▶ **Recorded data**
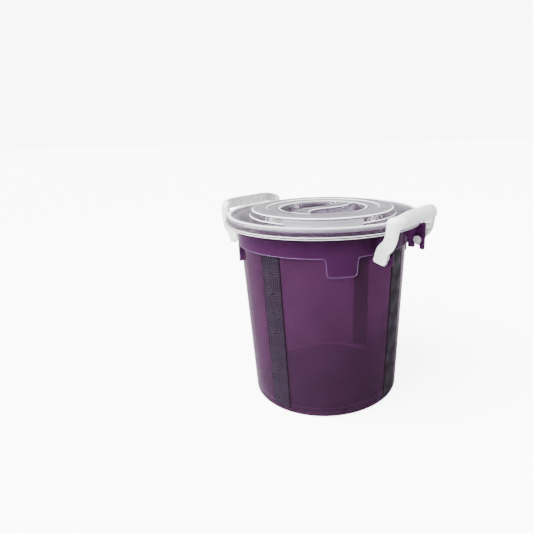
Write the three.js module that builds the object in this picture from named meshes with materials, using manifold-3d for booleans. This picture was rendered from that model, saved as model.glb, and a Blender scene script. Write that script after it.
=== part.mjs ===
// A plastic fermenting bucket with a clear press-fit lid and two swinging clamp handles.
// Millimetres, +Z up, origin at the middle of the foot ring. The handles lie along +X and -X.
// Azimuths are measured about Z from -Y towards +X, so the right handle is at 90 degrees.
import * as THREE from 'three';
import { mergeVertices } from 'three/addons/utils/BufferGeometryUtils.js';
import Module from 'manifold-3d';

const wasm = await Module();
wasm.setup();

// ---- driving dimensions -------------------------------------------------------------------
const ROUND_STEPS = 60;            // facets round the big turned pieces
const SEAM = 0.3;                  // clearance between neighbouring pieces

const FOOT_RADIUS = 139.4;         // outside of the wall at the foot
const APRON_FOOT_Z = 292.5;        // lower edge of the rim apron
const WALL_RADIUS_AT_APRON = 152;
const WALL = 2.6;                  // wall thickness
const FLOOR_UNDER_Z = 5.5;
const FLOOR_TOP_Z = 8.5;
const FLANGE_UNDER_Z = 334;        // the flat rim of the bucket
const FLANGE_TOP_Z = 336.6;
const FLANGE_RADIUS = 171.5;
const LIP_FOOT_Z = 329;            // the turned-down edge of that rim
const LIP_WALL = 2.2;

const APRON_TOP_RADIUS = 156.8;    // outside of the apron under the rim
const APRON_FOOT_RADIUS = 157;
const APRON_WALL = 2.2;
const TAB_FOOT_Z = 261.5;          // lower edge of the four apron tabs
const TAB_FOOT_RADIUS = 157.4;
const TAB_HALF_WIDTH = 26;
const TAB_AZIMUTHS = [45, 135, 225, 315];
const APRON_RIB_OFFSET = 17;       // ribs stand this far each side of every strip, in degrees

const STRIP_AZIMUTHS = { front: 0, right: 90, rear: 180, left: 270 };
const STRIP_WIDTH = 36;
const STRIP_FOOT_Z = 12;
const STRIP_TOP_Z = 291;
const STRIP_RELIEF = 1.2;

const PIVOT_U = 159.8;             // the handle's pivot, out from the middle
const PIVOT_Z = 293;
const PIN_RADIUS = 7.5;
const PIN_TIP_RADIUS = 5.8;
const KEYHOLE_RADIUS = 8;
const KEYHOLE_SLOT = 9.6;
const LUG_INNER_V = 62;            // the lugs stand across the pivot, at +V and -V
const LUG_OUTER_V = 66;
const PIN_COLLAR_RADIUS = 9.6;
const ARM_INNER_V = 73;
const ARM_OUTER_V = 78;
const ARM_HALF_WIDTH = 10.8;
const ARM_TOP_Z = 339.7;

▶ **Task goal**
Copy all data exactly, start to finish.

▶ **Complete output**
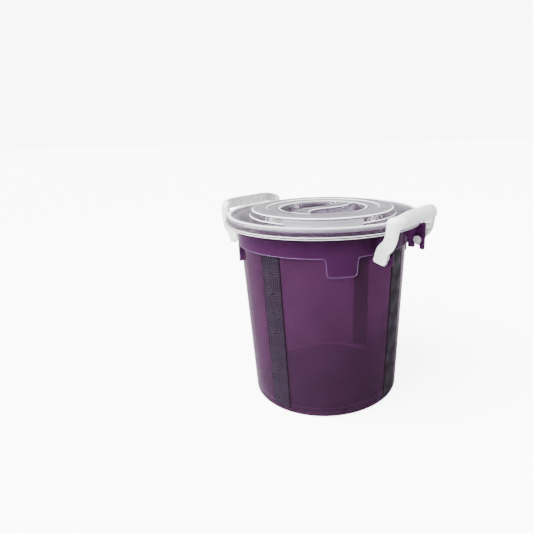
Write the three.js module that builds the object in this picture from named meshes with materials, using manifold-3d for booleans. This picture was rendered from that model, saved as model.glb, and a Blender scene script. Write that script after it.
=== part.mjs ===
// A plastic fermenting bucket with a clear press-fit lid and two swinging clamp handles.
// Millimetres, +Z up, origin at the middle of the foot ring. The handles lie along +X and -X.
// Azimuths are measured about Z from -Y towards +X, so the right handle is at 90 degrees.
import * as THREE from 'three';
import { mergeVertices } from 'three/addons/utils/BufferGeometryUtils.js';
import Module from 'manifold-3d';

const wasm = await Module();
wasm.setup();

// ---- driving dimensions -------------------------------------------------------------------
const ROUND_STEPS = 60;            // facets round the big turned pieces
const SEAM = 0.3;                  // clearance between neighbouring pieces

const FOOT_RADIUS = 139.4;         // outside of the wall at the foot
const APRON_FOOT_Z = 292.5;        // lower edge of the rim apron
const WALL_RADIUS_AT_APRON = 152;
const WALL = 2.6;                  // wall thickness
const FLOOR_UNDER_Z = 5.5;
const FLOOR_TOP_Z = 8.5;
const FLANGE_UNDER_Z = 334;        // the flat rim of the bucket
const FLANGE_TOP_Z = 336.6;
const FLANGE_RADIUS = 171.5;
const LIP_FOOT_Z = 329;            // the turned-down edge of that rim
const LIP_WALL = 2.2;

const APRON_TOP_RADIUS = 156.8;    // outside of the apron under the rim
const APRON_FOOT_RADIUS = 157;
const APRON_WALL = 2.2;
const TAB_FOOT_Z = 261.5;          // lower edge of the four apron tabs
const TAB_FOOT_RADIUS = 157.4;
const TAB_HALF_WIDTH = 26;
const TAB_AZIMUTHS = [45, 135, 225, 315];
const APRON_RIB_OFFSET = 17;       // ribs stand this far each side of every strip, in degrees

const STRIP_AZIMUTHS = { front: 0, right: 90, rear: 180, left: 270 };
const STRIP_WIDTH = 36;
const STRIP_FOOT_Z = 12;
const STRIP_TOP_Z = 291;
const STRIP_RELIEF = 1.2;

const PIVOT_U = 159.8;             // the handle's pivot, out from the middle
const PIVOT_Z = 293;
const PIN_RADIUS = 7.5;
const PIN_TIP_RADIUS = 5.8;
const KEYHOLE_RADIUS = 8;
const KEYHOLE_SLOT = 9.6;
const LUG_INNER_V = 62;            // the lugs stand across the pivot, at +V and -V
const LUG_OUTER_V = 66;
const PIN_COLLAR_RADIUS = 9.6;
const ARM_INNER_V = 73;
const ARM_OUTER_V = 78;
const ARM_HALF_WIDTH = 10.8;
const ARM_TOP_Z = 339.7;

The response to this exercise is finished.